Look what we just found! Garth Risk Hallberg’s Apostrophe Cast Interview. And what better way to celebrate, we ask you, than by giving Garth’s reading from his Field Guide to the North American Family another listen?

1) How often do you say, “Risk? Risk is my middle name.”
Every day, after brushing my teeth, I look in the mirror and say precisely these sentences. My only regret is that my parents didn’t give me a cooler first name…like Maximum.
2) You have a new book coming out soon, and a coin is in the title. A penny to be precise. Why is the penny associated with luck? Why is Lincoln on the penny? Do you have any wheat pennies? What is the oldest penny you have ever discovered in your pocket?
This book – actually just an introductory essay – was commissioned by the publisher, who I suspect was drawn more by my record of writing text that sits alongside images than by my numismatical genius. The association between pennies and luck, though, turns out to be pretty old…it dates back to those profligate Latins, who left offerings at springs for the divinities they believed animated the water.
3) What is the most dangerous situation you have ever been in?
I’m almost certain it was a situation whose danger I didn’t recognize at the time. I want to say it was probably the time I wandered drunkenly out of a party and climbed halfway up the Brooklyn Bridge cables, before realizing I was drunk and that no one was going to stop me from going higher. I stopped me. I have some friends who, on other occasions, made it all the way to the top, as I no doubt would have if I were named Maximum Risk Hallberg. By the way, no drunken kid will ever again climb the Brooklyn Bridge without quickly being arrested
and thrown in Guantanamo.
4) Do you have enemies? Will you share any of the struggle here?

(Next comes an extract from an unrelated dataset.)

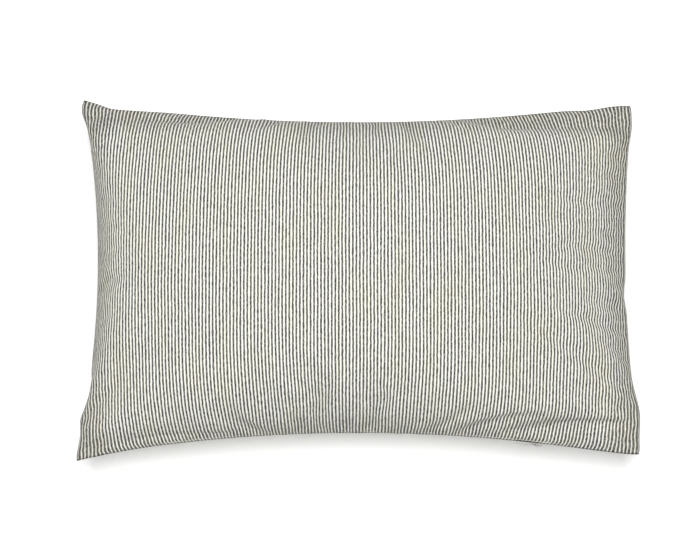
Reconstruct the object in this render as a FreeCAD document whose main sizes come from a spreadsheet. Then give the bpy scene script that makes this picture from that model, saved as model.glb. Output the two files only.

I try not to have enemies. I think I probably have people who consider me their enemy, though. In fact, I’ve had people I hardly know announce they’re my enemies, both in person and anonymously, online.
5) What would you do if you discovered paparazzi following you around?
I think I’d get all Lohan on them. I have no great love for being photographed, nor for having my private life invaded. Fortunately, no one seems to have any interest either in photographing me or invading my private life. Or even in reading my work. Ha ha. That’s a joke. Or is it?
6) How many of your significant others have been writers? Are writers’ relationships harder than “normal” relationships?
Yow. This is an awkward question. I have to answer it in the abstract: I don’t know how writers date other writers. There’s that great Kathy Chetkovich essay in Granta about her famous significant other. Writers are naturally such competitive creatures, at least in my experience.
It seems like the desire for your significant other to write something brilliant and the desire to write something more brilliant than your significant other would eventually cancel you out completely.
7) Is a writer ever responsible if someone gets bad ideas from his work?
I don’t think so. A writer is responsible if his work is bad, or contains bad ideas, but the fact that Ulysses launched a thousand pale imitations is not, pace Dale Peck, evidence of Ulysses’ inherent pallor. I think I cribbed some stuff from Sebald for the Field Guide, which may have been a bad idea, but I don’t think it diminishes Sebald. (The recent spate of Sebald revisionism is, by the way, its own kind of bad idea.) Even more interesting is the case of Heidegger, who got bad ideas from his own work, but whose work I find completely beautiful.
9) Is there any movie you have seen that you believe should be banned?
Great question. I don’t believe in censorship, but I do have a problem with kitsch, as Milan Kundera defines it. Particularly egregious, for me, are movies that use rape, the Holocaust, or other moralĀ as plot devices or metaphors, without giving them any dramatic weight of their own. I found “Little Children” to be ethically repugnant – not because it tried to make its child molester sympathetic (which I liked) – but because of its mawkishly contrived ending.
10) If you could star in a remake of any classic movie, what would it be and who would direct it?
How about “My Dinner With Andre?” I’d remake it as “My Dinner With Andre 3000″ (but would keep Wallace Shawn, obviously, in both his actor and director incarnations).